→ WHAT NEEDS TO BE DONE:
Your answer should consist solely of the lines from the one with "What FreeCAD Python" through the one with "COLUMNS = 3", copied exactly, endpoints included.

→ RECORDS SUPPLIED:
•••••
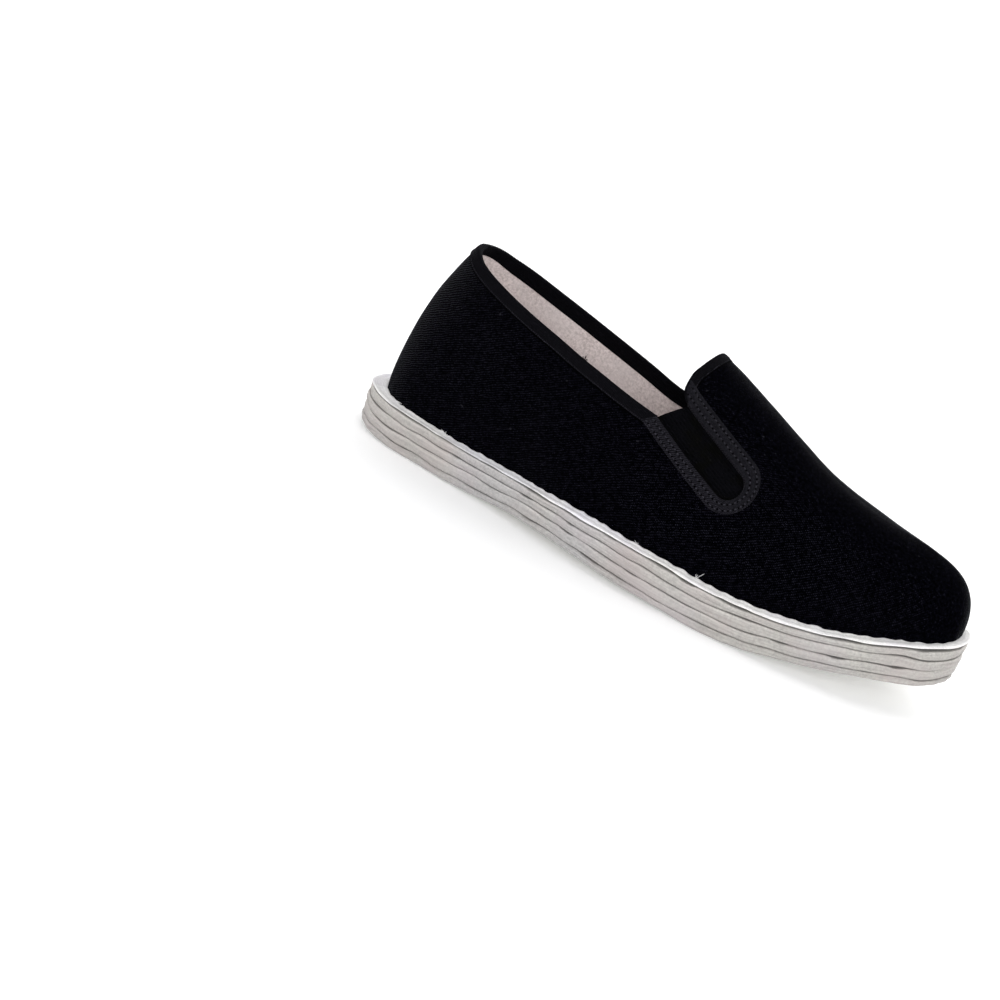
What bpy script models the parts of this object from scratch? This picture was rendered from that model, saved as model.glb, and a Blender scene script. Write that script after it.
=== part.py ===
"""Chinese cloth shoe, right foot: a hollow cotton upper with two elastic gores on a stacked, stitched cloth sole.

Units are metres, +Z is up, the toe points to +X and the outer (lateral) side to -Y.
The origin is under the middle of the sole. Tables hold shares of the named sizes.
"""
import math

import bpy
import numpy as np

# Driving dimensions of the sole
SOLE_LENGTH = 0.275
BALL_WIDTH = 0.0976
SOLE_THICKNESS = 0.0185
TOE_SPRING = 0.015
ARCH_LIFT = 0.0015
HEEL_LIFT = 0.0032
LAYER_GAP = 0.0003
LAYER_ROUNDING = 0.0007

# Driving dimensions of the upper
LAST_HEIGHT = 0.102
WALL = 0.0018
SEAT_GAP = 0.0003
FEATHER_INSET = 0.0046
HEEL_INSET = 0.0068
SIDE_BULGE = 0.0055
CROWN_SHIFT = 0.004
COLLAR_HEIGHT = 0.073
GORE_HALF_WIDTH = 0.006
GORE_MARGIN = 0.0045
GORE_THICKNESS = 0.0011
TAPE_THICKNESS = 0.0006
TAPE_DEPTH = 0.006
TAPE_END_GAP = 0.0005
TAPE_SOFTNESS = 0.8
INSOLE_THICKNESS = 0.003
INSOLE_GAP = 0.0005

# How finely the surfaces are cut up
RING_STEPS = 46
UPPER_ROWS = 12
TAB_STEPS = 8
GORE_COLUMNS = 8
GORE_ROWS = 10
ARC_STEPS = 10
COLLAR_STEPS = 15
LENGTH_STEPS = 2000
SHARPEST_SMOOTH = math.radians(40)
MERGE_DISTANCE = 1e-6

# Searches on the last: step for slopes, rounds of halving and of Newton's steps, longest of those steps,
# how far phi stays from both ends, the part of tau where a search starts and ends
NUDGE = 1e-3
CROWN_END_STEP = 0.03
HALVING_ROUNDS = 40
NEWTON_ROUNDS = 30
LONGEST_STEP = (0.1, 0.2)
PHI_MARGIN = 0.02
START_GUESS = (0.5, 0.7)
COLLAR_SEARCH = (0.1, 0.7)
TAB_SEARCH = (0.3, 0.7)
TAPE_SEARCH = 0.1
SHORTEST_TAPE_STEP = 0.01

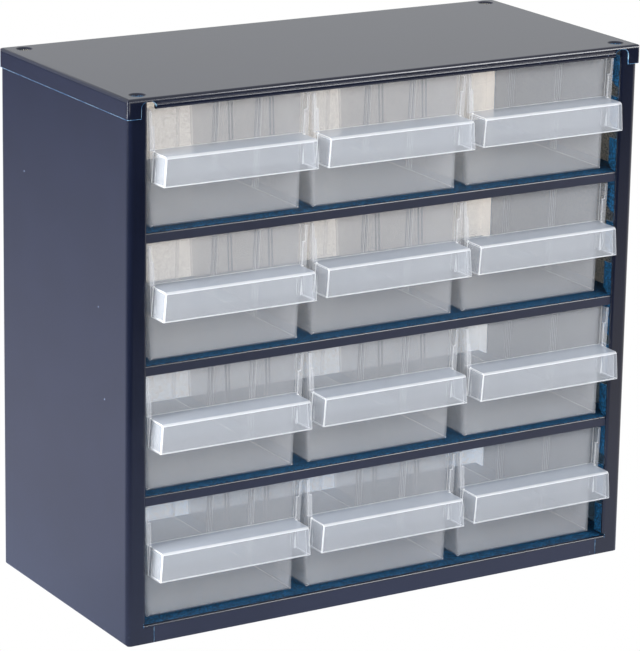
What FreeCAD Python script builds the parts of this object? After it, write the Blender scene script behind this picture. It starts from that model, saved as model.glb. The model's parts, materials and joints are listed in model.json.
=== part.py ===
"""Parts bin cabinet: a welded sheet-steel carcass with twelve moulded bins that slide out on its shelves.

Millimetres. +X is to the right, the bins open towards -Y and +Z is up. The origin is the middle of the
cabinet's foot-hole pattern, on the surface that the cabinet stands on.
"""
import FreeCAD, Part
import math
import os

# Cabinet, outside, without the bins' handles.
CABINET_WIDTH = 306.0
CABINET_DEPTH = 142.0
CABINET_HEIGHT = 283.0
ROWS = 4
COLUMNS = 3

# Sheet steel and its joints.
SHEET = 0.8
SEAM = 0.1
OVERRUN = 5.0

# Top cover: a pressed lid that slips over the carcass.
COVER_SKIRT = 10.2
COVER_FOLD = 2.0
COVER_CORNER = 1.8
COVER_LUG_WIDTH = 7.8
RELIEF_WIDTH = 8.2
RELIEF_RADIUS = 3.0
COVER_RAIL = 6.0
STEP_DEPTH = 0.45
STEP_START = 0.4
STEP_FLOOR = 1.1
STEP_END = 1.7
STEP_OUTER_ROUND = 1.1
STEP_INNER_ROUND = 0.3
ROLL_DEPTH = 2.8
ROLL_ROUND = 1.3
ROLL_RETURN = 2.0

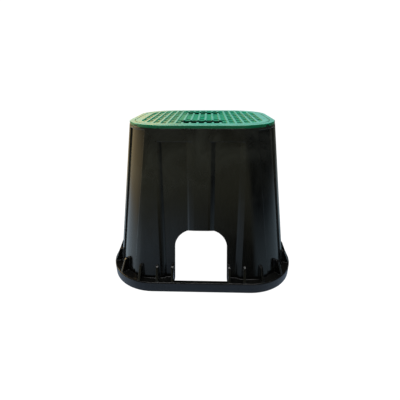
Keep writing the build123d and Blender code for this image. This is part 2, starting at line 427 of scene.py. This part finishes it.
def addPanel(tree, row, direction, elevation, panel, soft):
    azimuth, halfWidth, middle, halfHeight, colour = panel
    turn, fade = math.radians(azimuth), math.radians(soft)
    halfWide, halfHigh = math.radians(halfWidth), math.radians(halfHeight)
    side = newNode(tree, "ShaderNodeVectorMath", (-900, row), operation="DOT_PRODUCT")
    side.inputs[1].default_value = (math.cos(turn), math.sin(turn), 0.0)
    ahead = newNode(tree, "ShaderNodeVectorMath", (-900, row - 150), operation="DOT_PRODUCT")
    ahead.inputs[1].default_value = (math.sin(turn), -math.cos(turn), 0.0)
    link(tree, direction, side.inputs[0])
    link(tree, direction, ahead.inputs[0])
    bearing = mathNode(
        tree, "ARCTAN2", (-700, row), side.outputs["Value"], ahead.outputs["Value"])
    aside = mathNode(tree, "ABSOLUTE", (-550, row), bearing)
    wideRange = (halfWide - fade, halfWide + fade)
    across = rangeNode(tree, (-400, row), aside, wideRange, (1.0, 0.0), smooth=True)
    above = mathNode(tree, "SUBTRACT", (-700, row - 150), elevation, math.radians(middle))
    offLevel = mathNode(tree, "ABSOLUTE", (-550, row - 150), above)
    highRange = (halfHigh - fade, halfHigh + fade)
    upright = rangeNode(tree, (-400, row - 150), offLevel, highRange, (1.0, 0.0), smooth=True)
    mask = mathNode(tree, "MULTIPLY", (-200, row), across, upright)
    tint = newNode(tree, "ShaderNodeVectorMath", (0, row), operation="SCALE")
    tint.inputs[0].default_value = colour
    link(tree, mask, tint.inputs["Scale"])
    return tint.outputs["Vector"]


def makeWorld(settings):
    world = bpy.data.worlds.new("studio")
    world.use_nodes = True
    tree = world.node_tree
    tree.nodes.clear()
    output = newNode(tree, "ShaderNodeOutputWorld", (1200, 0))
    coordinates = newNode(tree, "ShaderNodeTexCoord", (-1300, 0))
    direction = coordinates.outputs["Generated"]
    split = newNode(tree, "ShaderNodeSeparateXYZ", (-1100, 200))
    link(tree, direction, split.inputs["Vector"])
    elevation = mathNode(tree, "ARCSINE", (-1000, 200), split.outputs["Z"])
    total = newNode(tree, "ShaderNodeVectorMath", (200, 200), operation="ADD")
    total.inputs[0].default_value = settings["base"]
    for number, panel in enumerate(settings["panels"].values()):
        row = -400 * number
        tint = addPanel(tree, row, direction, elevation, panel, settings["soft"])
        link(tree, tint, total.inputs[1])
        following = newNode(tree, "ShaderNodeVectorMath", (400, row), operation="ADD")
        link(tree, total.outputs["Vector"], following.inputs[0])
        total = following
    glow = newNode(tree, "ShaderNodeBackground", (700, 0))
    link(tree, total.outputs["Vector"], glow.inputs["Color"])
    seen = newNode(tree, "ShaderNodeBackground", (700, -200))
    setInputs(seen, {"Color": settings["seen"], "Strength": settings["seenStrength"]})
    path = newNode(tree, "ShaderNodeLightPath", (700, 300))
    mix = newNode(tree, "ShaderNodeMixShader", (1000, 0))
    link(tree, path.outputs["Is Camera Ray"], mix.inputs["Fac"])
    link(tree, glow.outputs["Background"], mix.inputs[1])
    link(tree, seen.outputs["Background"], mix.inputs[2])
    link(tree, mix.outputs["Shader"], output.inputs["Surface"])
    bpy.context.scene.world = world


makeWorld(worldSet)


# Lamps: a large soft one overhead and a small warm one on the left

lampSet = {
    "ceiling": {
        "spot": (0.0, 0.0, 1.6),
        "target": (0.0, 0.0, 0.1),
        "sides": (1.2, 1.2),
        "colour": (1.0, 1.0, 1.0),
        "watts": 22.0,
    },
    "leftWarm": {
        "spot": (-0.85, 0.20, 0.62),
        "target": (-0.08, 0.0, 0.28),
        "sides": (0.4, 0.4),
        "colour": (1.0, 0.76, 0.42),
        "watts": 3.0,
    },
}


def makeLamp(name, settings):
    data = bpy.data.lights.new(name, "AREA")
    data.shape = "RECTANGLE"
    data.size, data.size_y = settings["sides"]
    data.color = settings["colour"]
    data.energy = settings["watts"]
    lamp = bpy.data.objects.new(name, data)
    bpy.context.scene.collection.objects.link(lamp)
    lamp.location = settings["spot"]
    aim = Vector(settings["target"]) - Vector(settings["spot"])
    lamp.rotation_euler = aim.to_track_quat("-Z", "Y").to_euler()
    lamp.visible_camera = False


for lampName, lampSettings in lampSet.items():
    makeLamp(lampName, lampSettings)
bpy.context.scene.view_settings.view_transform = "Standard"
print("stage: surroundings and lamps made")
•••••
→ ANSWER TO THE TASK:
What FreeCAD Python script builds the parts of this object? After it, write the Blender scene script behind this picture. It starts from that model, saved as model.glb. The model's parts, materials and joints are listed in model.json.
=== part.py ===
"""Parts bin cabinet: a welded sheet-steel carcass with twelve moulded bins that slide out on its shelves.

Millimetres. +X is to the right, the bins open towards -Y and +Z is up. The origin is the middle of the
cabinet's foot-hole pattern, on the surface that the cabinet stands on.
"""
import FreeCAD, Part
import math
import os

# Cabinet, outside, without the bins' handles.
CABINET_WIDTH = 306.0
CABINET_DEPTH = 142.0
CABINET_HEIGHT = 283.0
ROWS = 4
COLUMNS = 3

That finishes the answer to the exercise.